Joining the Atlantic magazine, Vice President Kamala Harris, and Joe Scarborough, a half dozen Republican senators lined up to denounce DeSantis. “There are lots of different opinions on the U.S. involvement in Ukraine,” Senator John Thune told reporters, according to The Hill. “But I think the majority opinion among Senate Republicans is that the United States has a vital national security interest there in stopping Russian aggression, and that’s certainly the view I have.”

That may be true, but it’s not the majority opinion of Republican voters. At the start of the war, just 26 percent of Americans wanted the U.S. to play a major role in it. According to the latest Quinnipiac poll, 47 percent of Republicans say we are doing too much to help Ukraine. Only 19 percent of Republicans polled took the position of Republican hawks in the Senate that the United States is currently doing too little for Ukraine.

Only 7 percent of Republicans name Russia/Ukraine as the top issue facing the country now. Doubtless some number of those are of the Tucker Carlson school, rating its importance high because they view it as the potential start of World War III. Republicans are vastly more likely to list inflation or immigration as a top issue.

Hawks are behind the times. The Wall Street Journal’s denunciation of DeSantis is long on analogies to Ronald Reagan and the Cold War. They demand that Republicans retain their Cold War instincts against Moscow in a totally different context. The Kremlin is not possessed by a universal and totalizing ideology like Communism. In fact, Americans do retain their Cold War prioritization of Communism as a threat. That’s why the same Quinnipiac poll shows that 61 percent of Americans view China as the biggest threat; only 22 percent say the same for Russia.

In the New York Times, David French likewise castigates DeSantis and Trump for lacking the moral clarity of Ronald Reagan, claiming Ronald Reagan wouldn’t even recognize today’s GOP. French’s analytical preference for verbal moralism over an analysis of history has misled him again.
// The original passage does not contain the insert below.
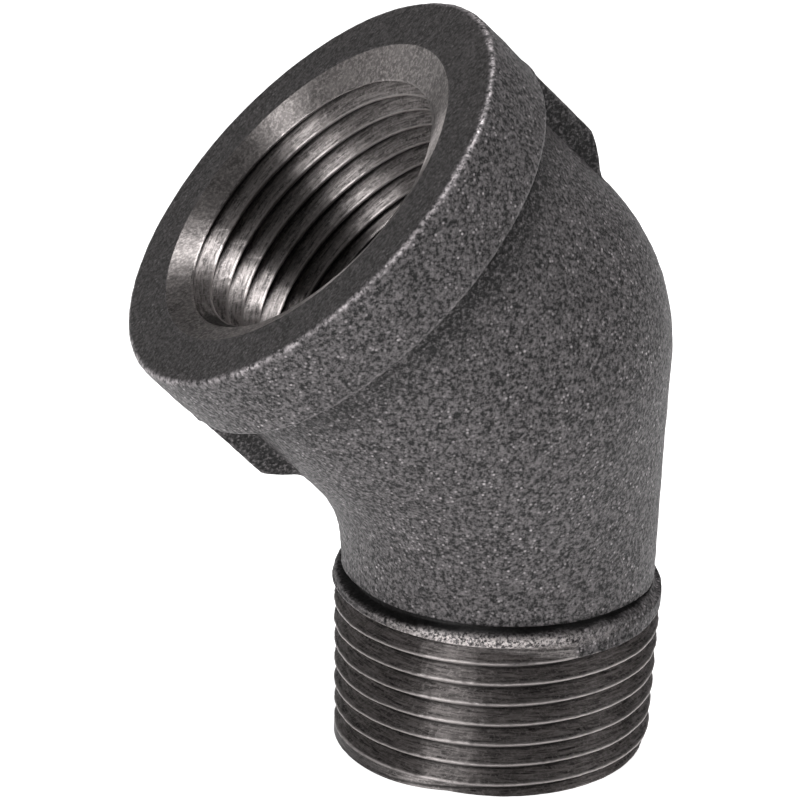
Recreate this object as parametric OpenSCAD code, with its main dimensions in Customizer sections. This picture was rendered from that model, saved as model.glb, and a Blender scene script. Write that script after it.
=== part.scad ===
// 45 degree street elbow for threaded pipe: a banded socket with an internal
// taper thread at one end, and a spigot with an external taper thread at the other.
// The bend lies in the XZ plane. The spigot's end face is at Z = 0, its axis is +Z,
// and the socket opens up and towards -X.

/* [Bend] */
// Height from the spigot's end face to the point where the two axes meet
spigot_reach = 31.3; // [31.1:0.1:33]
// Distance from the point where the two axes meet to the socket's face
socket_reach = 24.75; // [24.4:0.05:26]
// Outside radius of the neck above the spigot thread
neck_r = 12.8; // [12.6:0.1:13]
// Radius of the outer curve of the bend, along the heel
heel_r = 18.5; // [17:0.1:20]
// Radius of the inner curve of the bend, in the throat
throat_r = 11.3; // [9.5:0.1:11.7]

/* [Socket] */
// Outside radius of the socket wall behind the band
socket_r = 16.85; // [16.5:0.05:17]
// Outside radius of the reinforcing band
band_r = 18.95; // [18.6:0.05:19.3]
// Width of the reinforcing band along the socket
band_w = 6.8; // [6.3:0.1:7.4]
// Radius of the countersunk mouth at the socket's face
mouth_r = 14.6; // [14:0.1:15]
// Depth of the countersink
mouth_depth = 1.5; // [1.3:0.1:1.7]

/* [Ribs] */
// Thickness of the two mould-line ribs
rib_w = 4; // [3:0.2:5]
// Distance along the socket axis from the bend's centre to a rib's free end
rib_start = 9; // [8.5:0.1:9.6]
// Rounding of a rib's free end
rib_round = 1.8; // [1:0.1:1.9]

/* [Pipe thread] */
// Pitch of the taper pipe thread, 14 threads to the inch
pitch = 1.8143; // [1.8:0.0001:1.83]
// Depth of a thread from its crest to its root
thread_depth = 1.36; // [1.3:0.01:1.38]
// Width of the flat on a thread's crest
crest_w = 0.16; // [0.13:0.01:0.17]
// Pitch radius of the spigot thread at its end face
spigot_pitch_r = 12.3; // [12.25:0.01:12.35]
// Pitch radius of the socket thread at the socket's face
socket_pitch_r = 12.56; // [12.5:0.01:12.6]

/* [Waterway] */
// Radius of the straight bore through the spigot
bore_r = 9; // [8.8:0.1:9.1]
// Radius of the wider core behind the socket thread
core_r = 12.4; // [12.2:0.1:12.5]

/* [Hidden] */

$fn = 96;
bend_angle = 45;

// Taper pipe thread: 1 in 16 on the diameter, 60 degree form
taper = 1 / 32;
flank_run = thread_depth * tan(30);
root_w = pitch - crest_w - 2 * flank_run;

// Spigot, measured up from its end face
spigot_threads = 7;
spigot_first_crest = 1.45;
spigot_tip_r = 12.3;
spigot_thread_end = spigot_first_crest + spigot_threads * pitch - crest_w / 2 - flank_run;
collar_top = 15.3;
collar_lip = 0.2;
bore_countersink = 0.8;

// Socket, measured in from its face
socket_threads = 7;
sleeve_r = 14;
sleeve_end = mouth_depth + (socket_threads - 1) * pitch + crest_w + flank_run + root_w;
socket_start = 6.7;
socket_depth = socket_reach - socket_start;

// How far a rib's outline reaches into the socket wall before it is cut to the wall's curve
rib_root = 1;

// The core behind the socket thread ends in a ball on the socket axis
core_start = 4;
seam = 0.01;

// Outlines of the bend in its plane: each is a line, an arc through the bend angle and a line
half_tan = tan(bend_angle / 2);
corner_rise = socket_r / sin(bend_angle) - neck_r;
heel_center = [neck_r - heel_r, spigot_reach + corner_rise - heel_r * half_tan];
throat_center = [-neck_r - throat_r, spigot_reach - corner_rise - throat_r * half_tan];
neck_steps = 8;
arc_steps = 18;
ring_points = 72;

function mix(a, b, t) = a + (b - a) * t;
function ease(t) = t * t * (3 - 2 * t);
function on_arc(center, r, angle) = center + r * [cos(angle), sin(angle)];
function across_socket(along, side) =
    [0, spigot_reach] + along * [-sin(bend_angle), cos(bend_angle)]
    + side * [cos(bend_angle), sin(bend_angle)];

// Heel and throat points of each cross-section, from the neck up to the socket
heel_points = [
    for (i = [0 : neck_steps - 1])
        [neck_r, mix(collar_top, heel_center[1], i / neck_steps)],
    for (i = [0 : arc_steps])
        on_arc(heel_center, heel_r, bend_angle * i / arc_steps),
    across_socket(socket_start, socket_r)
];
throat_points = [
    for (i = [0 : neck_steps - 1])
        [-neck_r, mix(collar_top, throat_center[1], i / neck_steps)],
    for (i = [0 : arc_steps])
        on_arc(throat_center, throat_r, bend_angle * i / arc_steps),
    across_socket(socket_start, -socket_r)
];

// One oval cross-section between a heel point and a throat point
function section(heel, throat, half_width) =
    let (middle = (heel + throat) / 2, reach = (heel - throat) / 2)
    [
        for (i = [0 : ring_points - 1])
            let (a = 360 * i / ring_points)
            [
                middle[0] + reach[0] * cos(a),
                half_width * sin(a),
                middle[1] + reach[1] * cos(a)
            ]
    ];

// A closed skin over a stack of cross-sections with the same number of points
module skin(sections) {
    n = len(sections[0]);
    last = len(sections) - 1;
    sides = [
        for (k = [0 : last - 1], i = [0 : n - 1])
            let (j = (i + 1) % n)
            each [
                [k * n + i, (k + 1) * n + i, k * n + j],
                [k * n + j, (k + 1) * n + i, (k + 1) * n + j]
            ]
    ];
    bottom = [for (i = [0 : n - 1]) i];
    top = [for (i = [n - 1 : -1 : 0]) last * n + i];
    polyhedron(points = [for (s = sections) each s], faces = concat(sides, [bottom, top]));
}

// Places its children on the socket axis, with +Z out of the socket and Z = 0 at the face
module at_socket() {
    translate([0, 0, spigot_reach])
        rotate([0, -bend_angle, 0])
            translate([0, 0, socket_reach])
                children();
}

// The passage through the fitting: straight bore, then the wider core of the socket
module waterway() {
    translate([0, 0, -seam])
        cylinder(h = spigot_reach + seam, r = bore_r);
    at_socket() {
        translate([0, 0, core_start - socket_reach])
            sphere(r = core_r);
        translate([0, 0, core_start - socket_reach])
            cylinder(h = socket_reach - core_start, r = core_r);
    }
}

// Outline of a row of external crests: from each crest's lower root to its upper root
function crest_outline(first, count) = [
    for (k = [0 : count - 1])
        let (mid = first + k * pitch, crest = spigot_pitch_r + thread_depth / 2 + mid * taper)
        each [
            [crest - thread_depth, mid - crest_w / 2 - flank_run],
            [crest, mid - crest_w / 2],
            [crest, mid + crest_w / 2],
            [crest - thread_depth, mid + crest_w / 2 + flank_run]
        ]
];

// Outline of a row of internal crests, running in from the first crest at the mouth
function socket_outline(count) = [
    for (k = [0 : count - 1])
        let (start = mouth_depth + k * pitch,
            crest = socket_pitch_r - thread_depth / 2 - (start + crest_w / 2) * taper)
        each [
            if (k > 0) [crest + thread_depth, -start + flank_run],
            [crest, -start],
            [crest, -start - crest_w],
            [crest + thread_depth, -start - crest_w - flank_run]
        ]
];

// Curved body between the neck and the socket
module bend_body() {
    middles = (heel_points + throat_points) / 2;
    bottom = middles[0][1];
    top = middles[len(middles) - 1][1];
    color([0.3, 0.29, 0.29])
        difference() {
            skin([
                for (i = [0 : len(middles) - 1])
                    section(heel_points[i], throat_points[i],
                        mix(neck_r, socket_r, ease((middles[i][1] - bottom) / (top - bottom))))
            ]);
            waterway();
        }
}

// Straight wall of the socket, seated around the threaded sleeve
module socket_wall() {
    color([0.32, 0.31, 0.31])
        at_socket()
            rotate_extrude()
                polygon([
                    [core_r, -socket_depth],
                    [socket_r, -socket_depth],
                    [socket_r, -mouth_depth],
                    [sleeve_r, -mouth_depth],
                    [sleeve_r, -sleeve_end],
                    [core_r, -sleeve_end]
                ]);
}

// Thick band around the open end of the socket
module socket_band() {
    color([0.36, 0.34, 0.33])
        at_socket()
            translate([0, 0, -band_w])
                rotate_extrude()
                    translate([socket_r, 0])
                        square([band_r - socket_r, band_w]);
}

// Face of the socket with the countersink that leads into the thread
module mouth_ring() {
    color([0.27, 0.26, 0.26])
        at_socket()
            rotate_extrude()
                polygon([
                    [mouth_r, 0],
                    [socket_pitch_r - thread_depth / 2, -mouth_depth],
                    [socket_r, -mouth_depth],
                    [socket_r, 0]
                ]);
}

// Internal taper thread of the socket
module female_thread() {
    color([0.5, 0.48, 0.46])
        at_socket()
            rotate_extrude()
                polygon([
                    [sleeve_r, -mouth_depth],
                    each socket_outline(socket_threads),
                    [sleeve_r, -sleeve_end]
                ]);
}

// External taper thread of the spigot, with its end face and bore
module male_thread() {
    color([0.2, 0.19, 0.18])
        rotate_extrude()
            polygon([
                [bore_r, bore_countersink],
                [bore_r + bore_countersink, 0],
                [spigot_tip_r, 0],
                each crest_outline(spigot_first_crest, spigot_threads),
                [bore_r, spigot_thread_end]
            ]);
}

// Incomplete last thread, where the thread runs out into the cast neck
module runout_collar() {
    crest_z = spigot_thread_end + flank_run;
    crest = spigot_pitch_r + thread_depth / 2 + crest_z * taper;
    color([0.26, 0.25, 0.25])
        rotate_extrude()
            polygon([
                [bore_r, spigot_thread_end],
                [crest - thread_depth, spigot_thread_end],
                [crest, crest_z],
                [crest, crest_z + crest_w],
                [neck_r + collar_lip, collar_top],
                [bore_r, collar_top]
            ]);
}

// One rib on the heel's side of the socket wall, level with the band
module rib() {
    difference() {
        rotate([90, 0, 0])
            linear_extrude(height = rib_w, center = true)
                rib_outline();
        translate([0, 0, -socket_reach])
            cylinder(h = socket_reach, r = socket_r);
    }
}

// Side view of a rib: a block with its free end's outer corner rounded
module rib_outline() {
    inner = socket_r - rib_root;
    start = rib_start - socket_reach;
    translate([inner, start + rib_round])
        square([band_r - inner, socket_reach - rib_start - rib_round - band_w]);
    translate([inner, start])
        square([band_r - rib_round - inner, rib_round]);
    translate([band_r - rib_round, start + rib_round])
        circle(r = rib_round);
}

// Rib along the outer curve
module heel_rib() {
    color([0.22, 0.21, 0.21])
        at_socket()
            rib();
}

// Rib along the inner curve
module throat_rib() {
    color([0.22, 0.21, 0.21])
        at_socket()
            mirror([1, 0, 0])
                rib();
}

bend_body();
socket_wall();
socket_band();
mouth_ring();
female_thread();
male_thread();
runout_collar();
heel_rib();
throat_rib();
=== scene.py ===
"""Looks for the 45 degree street elbow: one iron casting with a cut thread at each end.

Lengths in this script are millimetres, in the CAD model's frame, until a mesh is written.
"""

import math

import bpy
import numpy as np
from mathutils import Matrix, Vector


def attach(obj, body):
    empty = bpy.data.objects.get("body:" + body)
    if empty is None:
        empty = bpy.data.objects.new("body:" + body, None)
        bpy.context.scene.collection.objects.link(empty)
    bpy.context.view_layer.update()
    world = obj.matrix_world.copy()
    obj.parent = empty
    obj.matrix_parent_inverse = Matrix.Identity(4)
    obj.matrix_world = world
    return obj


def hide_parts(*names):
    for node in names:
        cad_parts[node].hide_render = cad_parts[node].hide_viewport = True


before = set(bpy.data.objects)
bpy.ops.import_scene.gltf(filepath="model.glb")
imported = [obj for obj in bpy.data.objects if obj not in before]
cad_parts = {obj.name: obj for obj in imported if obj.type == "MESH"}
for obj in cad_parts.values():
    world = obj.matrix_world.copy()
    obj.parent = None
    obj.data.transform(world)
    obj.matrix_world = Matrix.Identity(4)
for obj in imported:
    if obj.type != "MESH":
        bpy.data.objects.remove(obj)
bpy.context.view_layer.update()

MM = 0.001
BEND = math.radians(45)

# Casting, as in the CAD model
SPIGOT_REACH = 31.3
SOCKET_REACH = 24.75
NECK_R = 12.8
HEEL_R = 18.5
THROAT_R = 11.3
SOCKET_R = 16.85
SOCKET_START = 6.7
BAND_R = 18.95
BAND_W = 6.8
COLLAR_TOP = 15.3
RIB_W = 4.0
BORE_R = 9.0
BORE_COUNTERSINK = 0.8
CORE_R = 12.4
CORE_HEEL_R = 13.0
CORE_THROAT_R = 12.0
CORE_START = 9.0
# Heights and lengths of the ribs' free ends, which slope down into the wall
RIB_FREE_END = 11.15
RIB_FALL = 1.95
RIB_TOE_HEEL = 3.3
RIB_TOE_THROAT = 2.5
# Marks the points on the bend, which lie before the start of the socket's axis
ON_BEND = -1.0
# The cast socket stands this much off the axis of its machined thread, towards the heel
SOCKET_SHIFT = 0.12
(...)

Ronald Reagan could tell Ron DeSantis: “I was denounced by the neoconservatives and other right-wing hawks in the Wall Street Journal, too!” See the New York Times headline from May 1982: “The Neo-Conservative Anguish Over Reagan’s Foreign Policy.” You can read it for yourself. They denounced Reagan for not imposing sanctions or taking sufficient action to support Solidarity in Poland. For this, they put him in a roll of shame with Eisenhower’s caution over Hungary in 1956, or Johnson’s in ’68 over Prague. They denounced Reagan for not being as tough as Jimmy Carter. They said his policy was “indistinguishable from appeasement.”

Commentary magazine regularly featured Norman Podhoretz criticizing Reagan’s foreign policy: “Appeasement By Any Other Name,” and in Foreign Affairs: “The Reagan Road to Détente.” They mocked Reagan for believing in “the fantasy of communist collapse.”

Just as Ron DeSantis is being accused of abandoning his principles and his senses this week, so did right-wing hawks accuse Reagan throughout his presidency. The people demanding confrontation with Russia over the downing of a single drone this week — what would they have said to Reagan, who withdrew from Lebanon after 241 Marines were killed in a terrorist bombing there? Would they have agreed with the then-chairman of the Joint Chiefs’ assessment: “It is beneath our dignity to retaliate”? Of course not. But Reagan had a keen sense that Lebanon was peripheral to American interests and that the American public would not support a mission there capable of achieving anything for us.

My advice to Ron DeSantis: Don’t let serial failures shame you out of representing the position of Republican voters. George W. Bush listened to these people, and look where it left him. Ronald Reagan ignored them, and 40 years after denouncing him, they are claiming his legacy as their own.